Puzzled, Blaine went along with her.
TWENTY
Harriet settled herself resolutely and comfortably in her chair as they waited for their orders.
“Now tell me all about it,” she demanded. “What happened in that town? And what has happened since? How did you get in that hospital room?”
“Later,” Blaine objected. “There’ll be time later on to tell you all of that. First tell me what is wrong with Godfrey.”
“You mean him staying back in the room to think?”
“Yes, that. But there is more than that. This strange obsession of his. And the look in his eyes. The way he talks, about men going to the stars to save their souls. He is like an old-time hermit who has seen a vision.”
“He has,” said Harriet. “That is exactly it.”
Blaine stared.
“It happened on that last exploratory trip,” said Harriet. “He came back touched. He had seen something that had shaken him.”

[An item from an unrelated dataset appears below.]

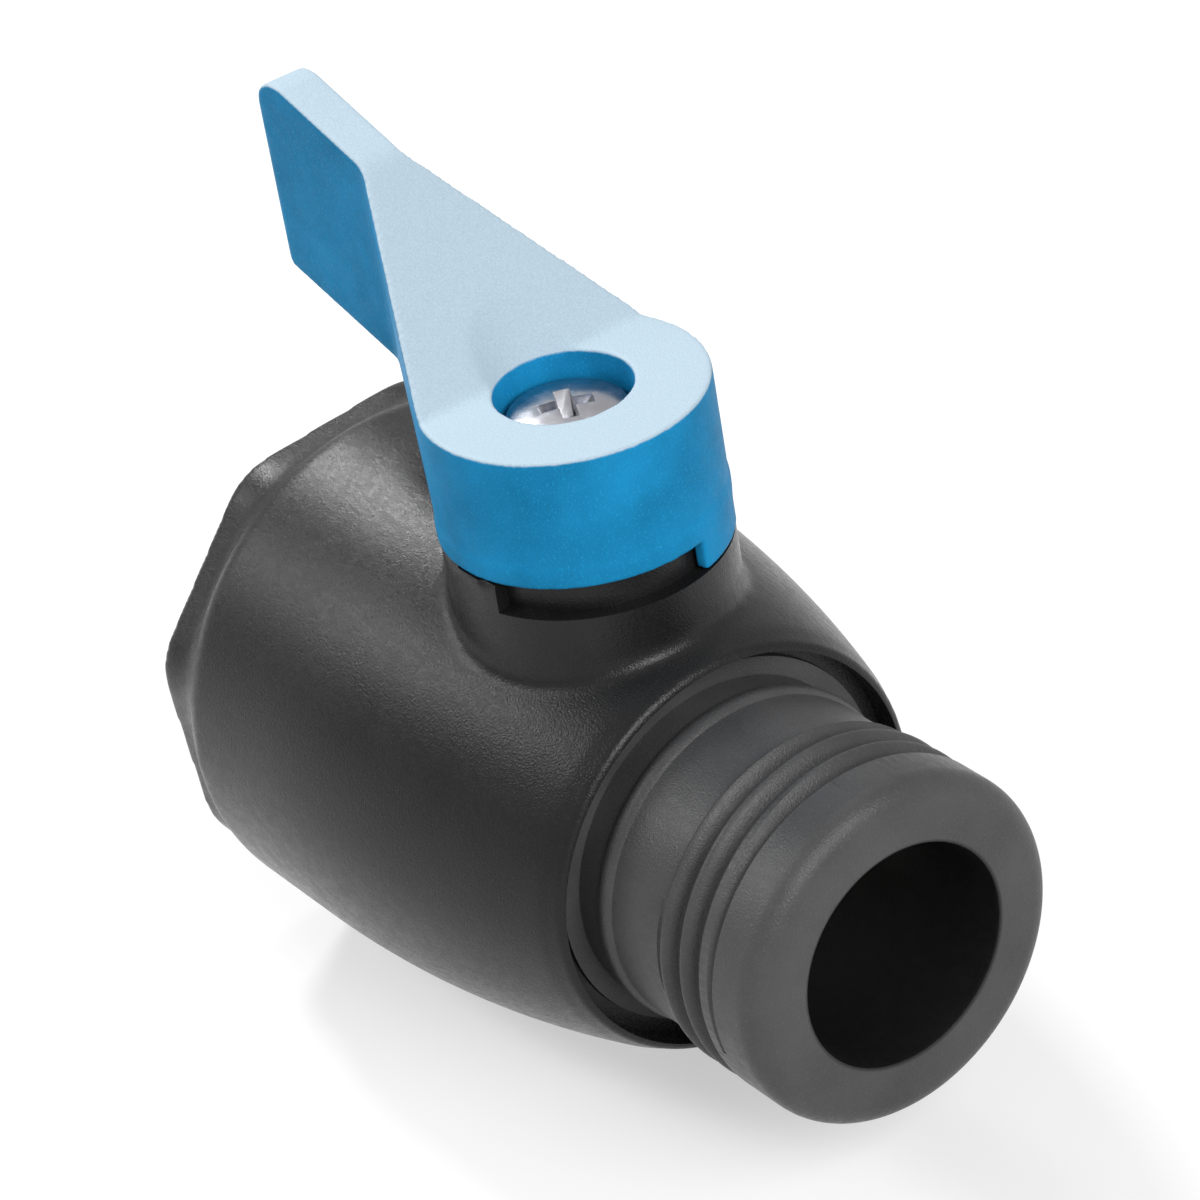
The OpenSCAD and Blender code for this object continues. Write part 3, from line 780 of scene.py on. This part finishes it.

“I know,” said Blaine. “There are things out there . . .”
“Horrible, you mean.”
“Horrible, sure. That is part of it. Incomprehensible is a better word. Processes and motives and mores that are absolutely impossible in the light of human knowledge and morality. Things that make no sense at all, that you can’t figure out. A stone wall so far as human understanding is concerned. And it scares you. You have no point of orientation. You stand utterly alone, surrounded by nothing that was ever of your world.”
“And yet you stand up to it?”
“I always did,” said Blaine. “It takes a certain state of mind — a state of mind that Fishhook drills into you everlastingly.”
“With Godfrey it was different. It was something that he understood and recognized. Perhaps he recognized it just a bit too well. It was goodness.”
“Goodness!”
“A flimsy word,” said Harriet. “A pantywaist of a word. A sloppy kind of word, but the only word that fits.”
“Goodness,” Blaine said again, as if he were rolling the word about, examining it for texture and for color.
“A place,” said Harriet, “where there was no greed, no hate, no driving personal ambition to foster either hate or greed. A perfect place with a perfect race. A social paradise.”
“I don’t see . . .”
“Think a minute and you will. Have you ever seen a thing, an object, a painting, a piece of statuary, a bit of scenery, so beautiful and so perfect you ached when you looked at it?”
“Yes. A time or two.”
“Well, then — a painting or a piece of statuary is a thing outside the human life, your life. It is an emotional experience only. It actually has nothing at all to do with you yourself. You could live very well the rest of your life if you never saw it again, although you would remember it every now and then and the ache would come again at the memory of it. But imagine a form of life, a culture, a way of life, a way you, yourself could live, so beautiful that it made you ache just like the painting, but a thousandfold more so. That’s what Godfrey saw, that is what he talked with. That is why he came back touched. Feeling like a dirty little boy from across the tracks looking through the bars into fairyland — a real, actual, living fairyland that he could reach out and touch but never be a part of.”
Blaine drew in a long breath and slowly let it out.
“So that is it,” he said. “That is what he wants.”
“Wouldn’t you?”
“I suppose. If I had seen it.”
“Ask Godfrey. He will tell you. Or, come to think of it, don’t ask him. He’ll tell you anyhow.”
“He told you?”
“Yes.”
“And you are impressed?”
“I am here,” she said.
The waitress came with their orders — great sizzling steaks, with baked potatoes and a salad. She set a coffee bottle in the center of the table.
“That looks good,” said Harriet. “I am always hungry. Remember, Shep, that first time you took me out?”